気持ちについて、手続きについて、表情についてなど、さまざまな使い方ができます。
「複雑」を使った例文
・『子供向けなのに複雑な仕組みだ』
・『複雑すぎて理解できない』
・『複雑な問題を頑張って解く』
・『複雑な心情を描いた物語です』
「複雑」の類語
「煩雑」「厄介」「煩瑣」が類語です。
「厄介」には、手間がかかるという意味があります。
「煩瑣」とは、こまごまとしていて面倒なことで、文章語として使われます。
「複雑」の対義語
すぐにできてしまうような意味を持つ言葉が対義語です。
「簡単」には、何かをするのに動作や作業がかからない、時間がかからないという意味があります。
「単純」とは、いろいろでないことです。
「煩雑」の意味
「煩雑」とは、いろいろなものが混ざり合っていて、面倒なこと、できればかかわりたくないことです。
役所に行って何かの手続きをするとき、提出しなければならない書類がいくつもあったり、身分証明をするために必要なものや印鑑を用意したり、何度も役所に出向いたりなど、いろいろとやらなければならないことがあります。
これらのことを面倒だと感じることもあるでしょう。
そのようなことを指す言葉です。
法定後見制度を利用するためには、家庭裁判所に申し立てをする、審査によって選任されるなど、いくつかの手順があります。

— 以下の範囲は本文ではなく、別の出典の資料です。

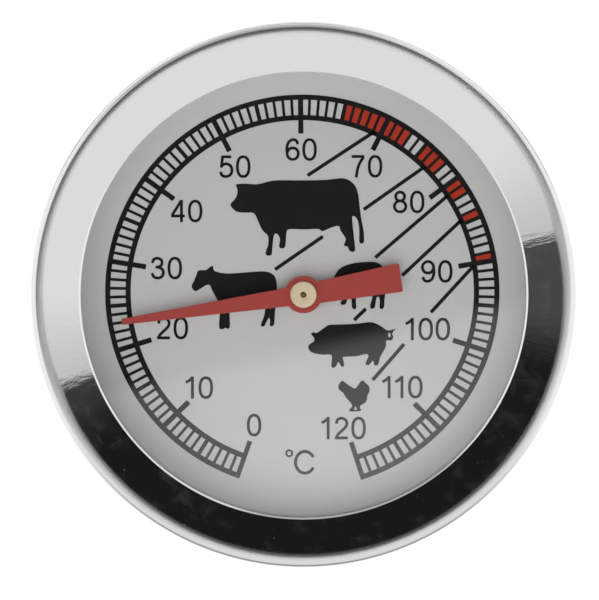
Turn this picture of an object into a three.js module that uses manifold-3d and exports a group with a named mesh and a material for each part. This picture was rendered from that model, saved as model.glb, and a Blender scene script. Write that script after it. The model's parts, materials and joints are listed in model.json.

また、家庭裁判所に申し立てをする際には、必要書類を提出する必要もあります。
この書類を書くだけでも、初めての人にとっては大変です。
そして、いろいろなことが込み入っていて面倒です。
単に込み入っていることではなく、面倒だ、できればかかわりたくないという意味を含む言葉です。
「煩雑」の使い方
いろいろなことが混ざり合っていて、面倒だったり、できればかかわりたくなかったりすることについて使用をします。
手続きはいろいろやらなければならないことが多く、面倒なことが珍しくありません。
そのため、手続きに関係することで使われることが多くある言葉です。
簡単ですぐに理解できるようなことや、すぐに成し遂げることができるようなことには使用しません。
「煩雑」を使った例文
・『煩雑な作業だがやらなければならない』
・『煩雑でもあきらめず頑張ってください』
・『煩雑なことだが避けることはできない』
・『煩雑なことを嫌って利用者が少ない』
「煩雑」の類語
「複雑」「厄介」「煩瑣」が類語です。
「煩雑」の対義語
「簡単」「単純」が対義語です。
まとめ
いくつものものが絡まり合っているような意味を持つ言葉ですが、2つの言葉が意味するものは違います。
そのため、似たような使い方がされていても、意味しているものは同じではありません。